Skip to main content
🐘

PostgreSQL FTS

kham-pg is a PostgreSQL text-search parser extension. It tokenises Thai text for full-text search, replacing the built-in parser for Thai-script documents.

1

Prerequisites

PostgreSQL 14 or later, Rust toolchain (1.85+), and pg_config in your PATH.

pg_config --version   # PostgreSQL 14 or later
rustup target add x86_64-unknown-linux-gnu  # if cross-compiling
2

Build and install

# From the kham monorepo root
cargo build -p kham-pg --release
make -C kham-pg install

# Verify the .so is in place
ls "$(pg_config --pkglibdir)"/kham*
3

Load and configure

Load the parser, create a text search configuration, and add mappings for Thai and other token types.

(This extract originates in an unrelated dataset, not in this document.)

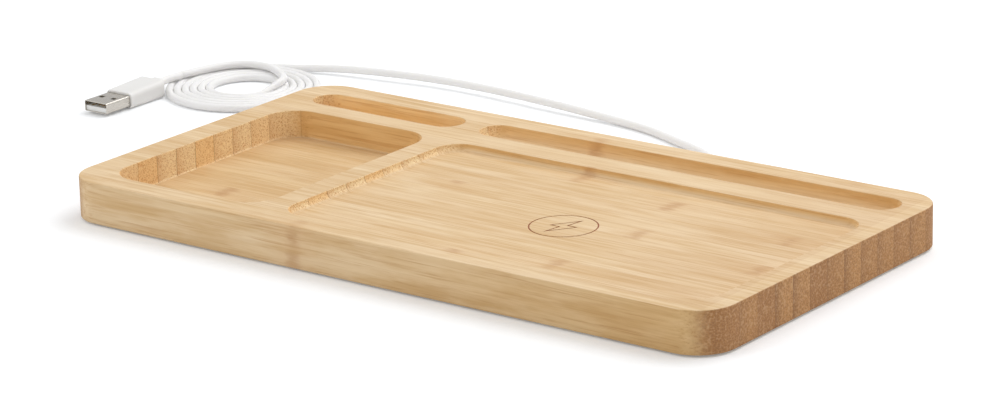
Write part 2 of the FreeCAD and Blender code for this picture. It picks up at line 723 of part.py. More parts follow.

-- Load the shared library
LOAD 'kham';

-- Create a text search parser backed by kham
CREATE TEXT SEARCH CONFIGURATION kham_cfg (PARSER = kham);

-- Map token types to dictionaries
ALTER TEXT SEARCH CONFIGURATION kham_cfg
  ADD MAPPING FOR thai    WITH simple;
ALTER TEXT SEARCH CONFIGURATION kham_cfg
  ADD MAPPING FOR latin   WITH english_stem;
ALTER TEXT SEARCH CONFIGURATION kham_cfg
  ADD MAPPING FOR integer WITH simple;
4

Index documents

CREATE TABLE articles (
  id    SERIAL PRIMARY KEY,
  title TEXT,
  body  TEXT,
  tsv   TSVECTOR
);

-- Populate the tsvector column
UPDATE articles
SET tsv = to_tsvector('kham_cfg', coalesce(title, '') || ' ' || coalesce(body, ''));

-- GIN index for fast search
CREATE INDEX articles_tsv_idx ON articles USING GIN(tsv);

-- Keep it up-to-date automatically
CREATE TRIGGER articles_tsv_update
  BEFORE INSERT OR UPDATE ON articles
  FOR EACH ROW EXECUTE FUNCTION
    tsvector_update_trigger(tsv, 'public.kham_cfg', title, body);
5

Search with ts_headline

SELECT
  id,
  ts_headline(
    'kham_cfg',
    body,
    query,
    'StartSel=<mark>, StopSel=</mark>, MaxWords=20'
  ) AS snippet
FROM articles,
     to_tsquery('kham_cfg', 'ข้าว & ปลา') AS query
WHERE tsv @@ query
ORDER BY ts_rank(tsv, query) DESC
LIMIT 10;